§ **GOAL**:
Quote only the lines from the top of the listing below down to and including the line with "thing.rotation_quaternion = (Vector(aim)".

§ **SOURCE DATA**:
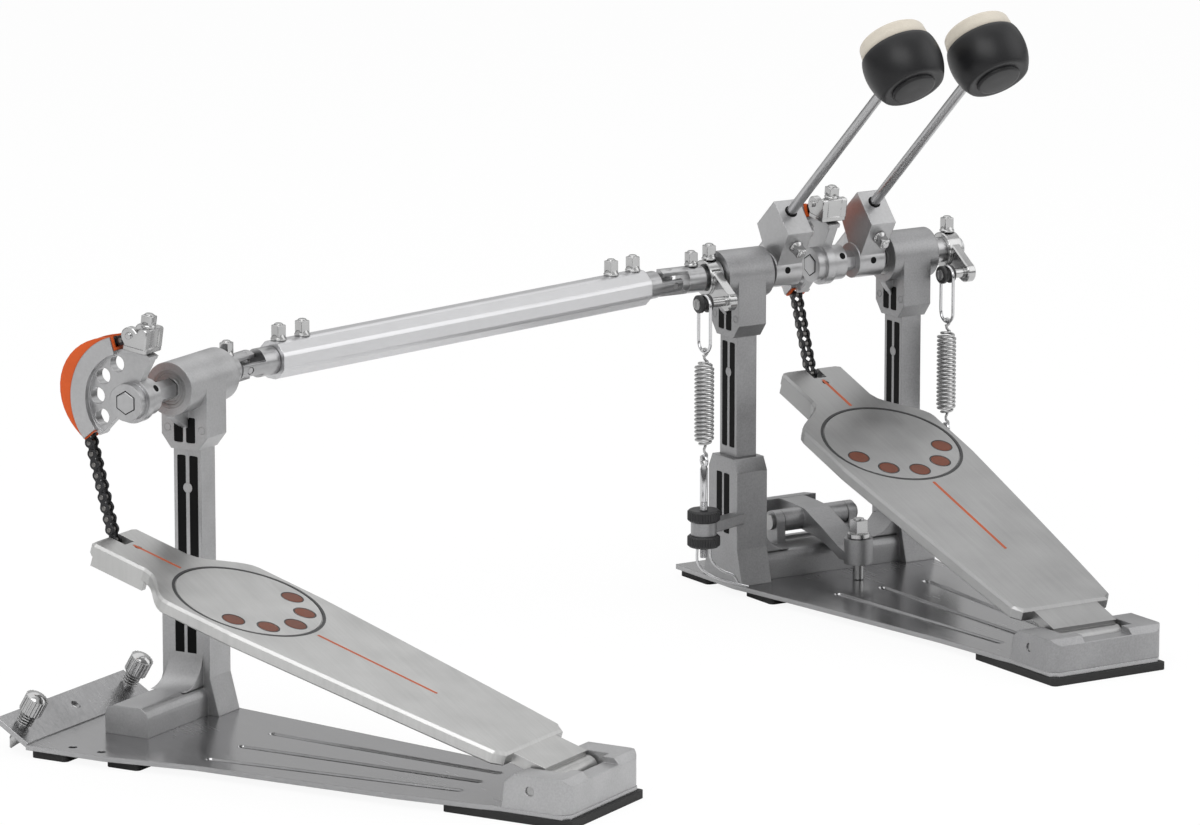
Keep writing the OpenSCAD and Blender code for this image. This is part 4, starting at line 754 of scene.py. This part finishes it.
def softbox(name, place, aim, size, power):
    light = bpy.data.lights.new(name, "AREA")
    light.shape, light.size, light.size_y, light.energy = "RECTANGLE", size[0], size[1], power
    thing = bpy.data.objects.new(name, light)
    bpy.context.scene.collection.objects.link(thing)
    thing.location = place
    thing.rotation_mode = "QUATERNION"
    thing.rotation_quaternion = (Vector(aim) - Vector(place)).to_track_quat("-Z", "Y")


softbox("key", (-1.6, -1.6, 2.2), (-0.2, -0.1, 0.1), (2.4, 1.8), 38)
softbox("fill", (1.8, -1.2, 1.4), (-0.2, -0.1, 0.1), (2.0, 2.0), 14)
softbox("top", (-0.2, 0.6, 2.4), (-0.3, -0.1, 0.1), (3.4, 2.6), 20)

floor_mesh = bpy.data.meshes.new("floor")
floor_mesh.from_pydata([(-FLOOR_HALF, -FLOOR_HALF, 0), (FLOOR_HALF, -FLOOR_HALF, 0),
                        (FLOOR_HALF, FLOOR_HALF, 0), (-FLOOR_HALF, FLOOR_HALF, 0)], [], [(0, 1, 2, 3)])
floor = bpy.data.objects.new("floor", floor_mesh)
bpy.context.scene.collection.objects.link(floor)
# The camera sees the floor nearly white, and it keeps the pedal's shadow
floor_skin, floor_tree, floor_shader = node_tree("floor")
floor_shader.inputs["Base Color"].default_value = (FLOOR_GREY, FLOOR_GREY, FLOOR_GREY, 1)
floor_shader.inputs["Roughness"].default_value = 0.9
glow = floor_tree.nodes.new("ShaderNodeEmission")
glow.inputs["Strength"].default_value = 1.0
floor_mix = floor_tree.nodes.new("ShaderNodeMixShader")
floor_path = floor_tree.nodes.new("ShaderNodeLightPath")
floor_seen = floor_tree.nodes.new("ShaderNodeMath")
floor_seen.operation = "MULTIPLY"
floor_seen.inputs[1].default_value = FLOOR_GLOW
floor_tree.links.new(floor_path.outputs["Is Camera Ray"], floor_seen.inputs[0])
floor_tree.links.new(floor_seen.outputs[0], floor_mix.inputs["Fac"])
floor_tree.links.new(floor_shader.outputs[0], floor_mix.inputs[1])
floor_tree.links.new(glow.outputs[0], floor_mix.inputs[2])
floor_tree.links.new(floor_mix.outputs[0], floor_tree.nodes["Material Output"].inputs["Surface"])
floor_mesh.materials.append(floor_skin)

§ **EXERCISE ANSWER**:
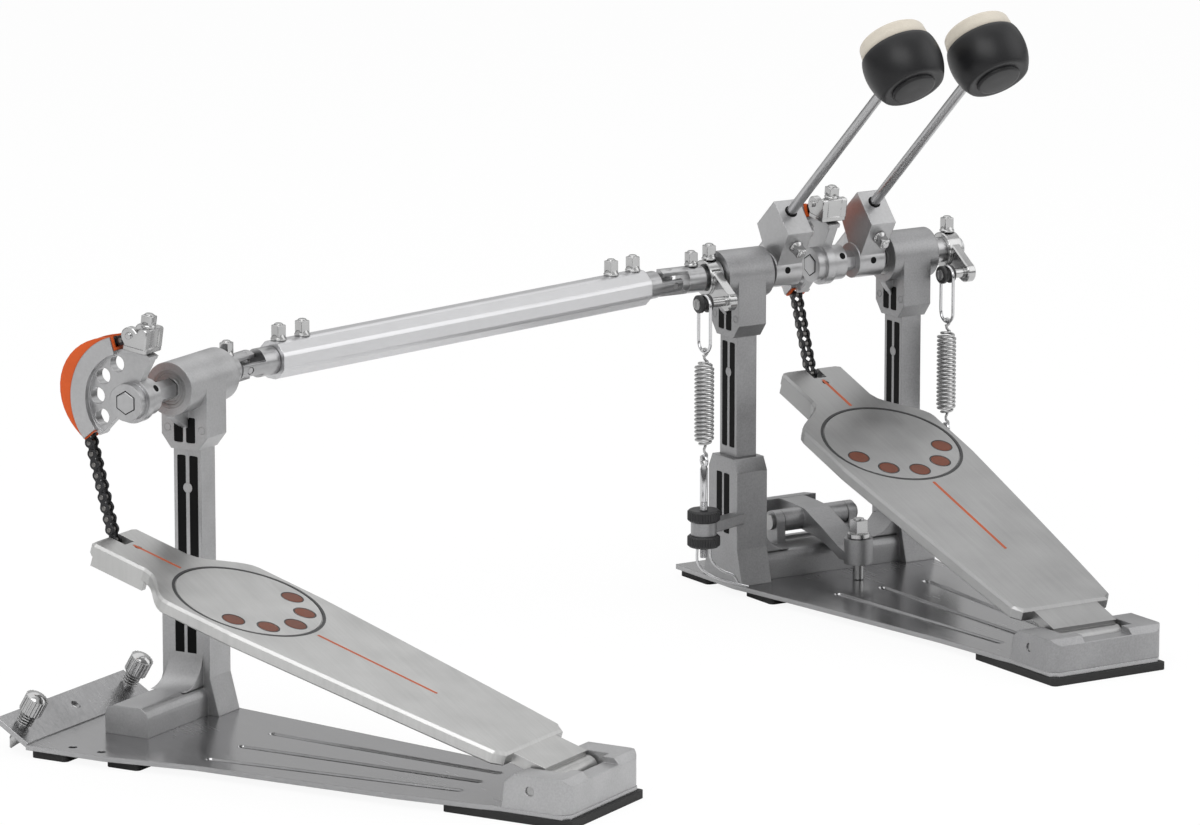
Keep writing the OpenSCAD and Blender code for this image. This is part 4, starting at line 754 of scene.py. This part finishes it.
def softbox(name, place, aim, size, power):
    light = bpy.data.lights.new(name, "AREA")
    light.shape, light.size, light.size_y, light.energy = "RECTANGLE", size[0], size[1], power
    thing = bpy.data.objects.new(name, light)
    bpy.context.scene.collection.objects.link(thing)
    thing.location = place
    thing.rotation_mode = "QUATERNION"
    thing.rotation_quaternion = (Vector(aim) - Vector(place)).to_track_quat("-Z", "Y")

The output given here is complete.